E così, eccoci arrivati al ‘900, il “secolo breve” che ha segnato immaginario e vita comune delle nostre generazioni. Gli anni di correnti artistiche come il Decadentismo e il Futurismo, delle lotte politiche, delle dittature più feroci, della rivendicazione di diritti elettorali e sociali; ma anche il periodo della riscoperta di se stessi e della propria personalità e intimità. Il Novecento si divide, potendo semplificare, fra tensioni “collettive” e “individuali”, che si esplicano ovviamente anche nella forma artistica, nella pittura e nelle arti visive. E visto che siamo qui a parlare di vino, riscopriamo assieme come il pregiato nettare di Bacco abbia incontrato la sensibilità e le tavolozze dei nostri pittori più grandi.
Cominciamo da uno dei più noti, il “bello e dannato” di inizio Novecento, che col solo nome designa un’intera corrente pittorica: Amedeo Modigliani. Nel 1918, due anni prima della sua morte, il grande maestro livornese dipinge “L’uomo con il bicchiere di vino”, in cui sono evidenti i rimandi e gli omaggi alla corrente Impressionista e, in particolare, a Paul Cézanne. Colori morbidi, quasi vellutati, che avvolgono la forma affusolata e dinamica del corpo del soggetto. Un ritratto di un suo amico di bistrot (in quegli anni Modigliani abitava a Parigi, dove poi sarà sepolto nel cimitero di Pére Lachaise) che con la sua forma dolcemente arabescata rimanda anche all’opera di Vincent Van Gogh, col colore arancione della giacca e il blu dello sfondo a far risaltare la plastica dinamicità della posa.
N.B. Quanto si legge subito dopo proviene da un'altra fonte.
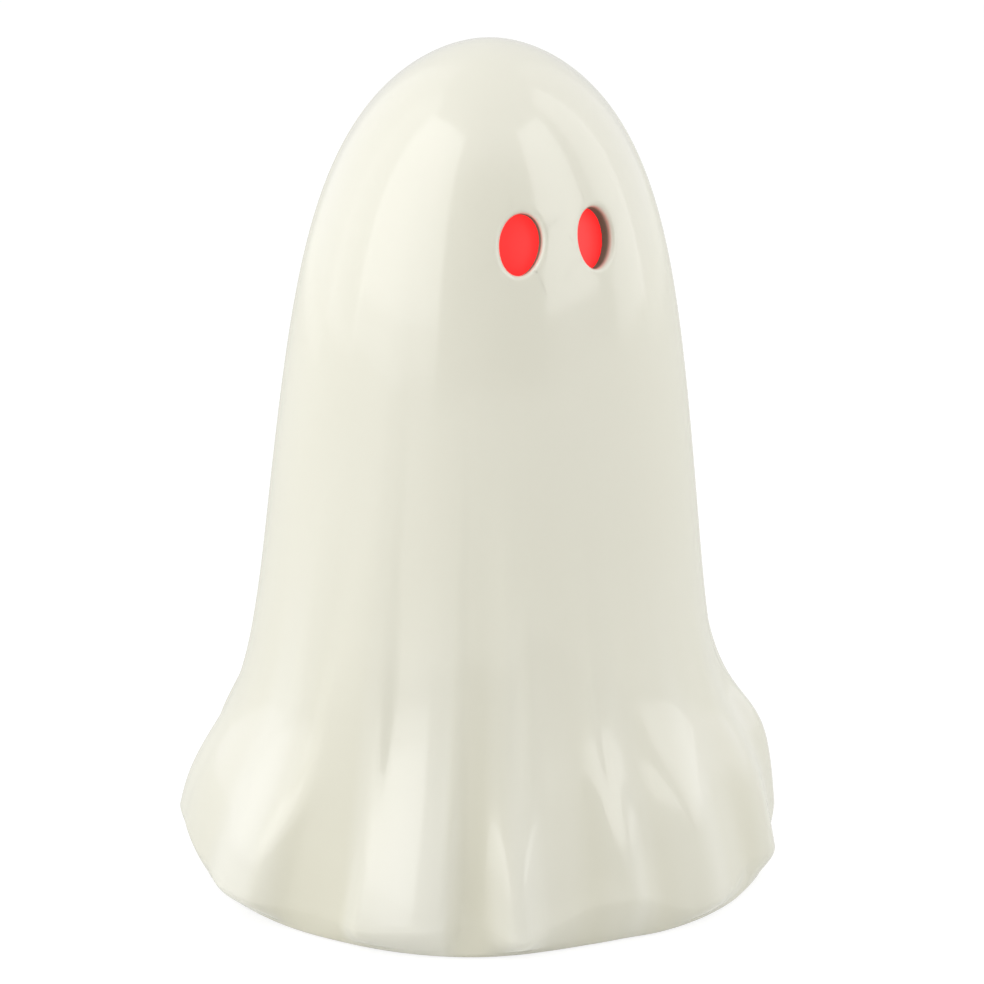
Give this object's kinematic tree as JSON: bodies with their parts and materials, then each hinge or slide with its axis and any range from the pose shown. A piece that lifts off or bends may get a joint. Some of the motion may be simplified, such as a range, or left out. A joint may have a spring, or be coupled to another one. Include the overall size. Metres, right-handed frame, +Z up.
{
  "type": "light-up ghost figure",
  "caption": "Glazed ceramic ghost figure with a draped, fluted skirt and two lit red eye holes, over a battery light module with a hinged door and a slide switch.",
  "frame": {"origin": "on the table under the middle of the foot ring", "axes": "+Z up; the face looks along -Y; +X is the figure's own left"},
  "size_m": [0.1441, 0.1433, 0.2013],
  "materials": {
    "glaze": "glossy off-white glaze",
    "red_lens": "lit, diffusing red",
    "white_plastic": "fine matt texture",
    "black_plastic": "matt",
    "soft_ring": "matt",
    "felt": "felt",
    "board": "solder resist",
    "component": "moulded",
    "resistor": "lacquered",
    "steel": "nickel plated",
    "cell_wrap": "printed film",
    "lead_sheath": "satin"
  },
  "bodies": {
    "ghost": {"ghost_shell": "glaze", "eye_lens_left": "red_lens", "eye_cup_left": "black_plastic", "eye_led_left": "red_lens", "eye_lead_left": "lead_sheath", "series_resistor_left": "resistor", "eye_lens_right": "red_lens", "eye_cup_right": "black_plastic", "eye_led_right": "red_lens", "eye_lead_right": "lead_sheath", "series_resistor_right": "resistor", "foot_pad_1": "felt", "foot_pad_2": "felt", "foot_pad_3": "felt", "foot_pad_4": "felt", "base_grommet": "soft_ring", "module_housing": "white_plastic", "module_cap": "white_plastic", "cap_screw_1": "steel", "cap_screw_2": "steel", "cap_screw_3": "steel", "circuit_board": "board", "timer_chip": "component", "aaa_cell_1": "cell_wrap", "aaa_cell_2": "cell_wrap", "aaa_cell_3": "cell_wrap", "contact_negative": "steel", "contact_bridge_right": "steel", "contact_bridge_left": "steel", "contact_positive": "steel", "switch_frame": "steel"},
    "door": {"battery_door": "white_plastic", "door_screw": "steel"},
    "knob": {"switch_knob": "black_plastic"}
  },
  "joints": [
    {"name": "door_hinge", "type": "hinge", "parent": "ghost", "child": "door", "pos_m": [0.02915, 0, 0.0024], "axis": [0, -1, 0], "range_deg": [0, 100]},
    {"name": "switch_slide", "type": "slide", "parent": "ghost", "child": "knob", "axis": [1, 0, 0], "range_m": [0, 0.003]}
  ]
}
A destra, ovviamente, la nostra bottiglia di vino campeggia in bella mostra, pronta per essere consumata dai due commensali. La sensazione è infatti quella della soggettiva cinematografica: il protagonista è ritratto dal punto di vista di chi guarda, probabilmente lo stesso Modigliani, seduto dalla parte del tavolino che corrisponde a quella dello sguardo dello spettatore.
Viaggiamo verso gli anni ’60 e fermiamoci a rimirare la “Vita silente di uva con brocca di vino bianco e mela” di Giorgio De Chirico. Conosciutissimo per il suo stile “metafisico”, diretta derivazione del Futurismo di Filippo Tommaso Marinetti, De Chirico si avvicina qui agli stilemi di una natura morta, ritraendo due grappoli d’uva che fanno compagnia a una brocca di vino e, appunto, a una mela. Il sottile realismo della composizione è fatto risaltare dai colori tenui e dinamici: sulle bucce d’uva, grazie al movimento del pennello, riusciamo addirittura a percepire la condensa dei grappoli, freschi di frigo e pronti per essere consumati. Anche nella brocca il vino è fermo ma dinamico, ne vediamo gli scintillii e le forme increspate sulla superficie, a sottolineare un corpo denso e viscoso, ben lontano dalla “leggerezza” dell’acqua. De Chirico, con un tratto di pennello, ci fa entrare nella composizione e ci invita a servirci. Alla sua e nostra salute.
Nel 1974 Renato Guttuso, il grande pittore siciliano, affittò un tavolino al ristorante per una settimana. Non perché avesse una fame particolarmente vorace: il suo scopo era quello di guardare, dall’alto di quella terrazzina, il mercato della “Vuccirìa” palermitana che si svolgeva sotto i suoi occhi. Da qui nacque uno dei suoi capolavori più celebri, quella “Vuccirìa”, appunto, che rende tangibili odori, sapori, suoni e colori del mercato siciliano. Ed è qui che Guttuso, in attesa dell’ispirazione, disegna il suo semplicissimo “Spaghetti con vino” (nella foto di copertina). Il titolo rispecchia fedelmente l’opera: un piatto di gustosa pasta lunga al sugo con vino rosso a fare da giusto accompagnamento. Segno che l’arte non è per forza meccanismo personalistico e complesso, ma anche sinonimo di vita quotidiana. Come a dire: l’arte è in tutte le cose. E Guttuso lo dimostra con assoluta evidenza.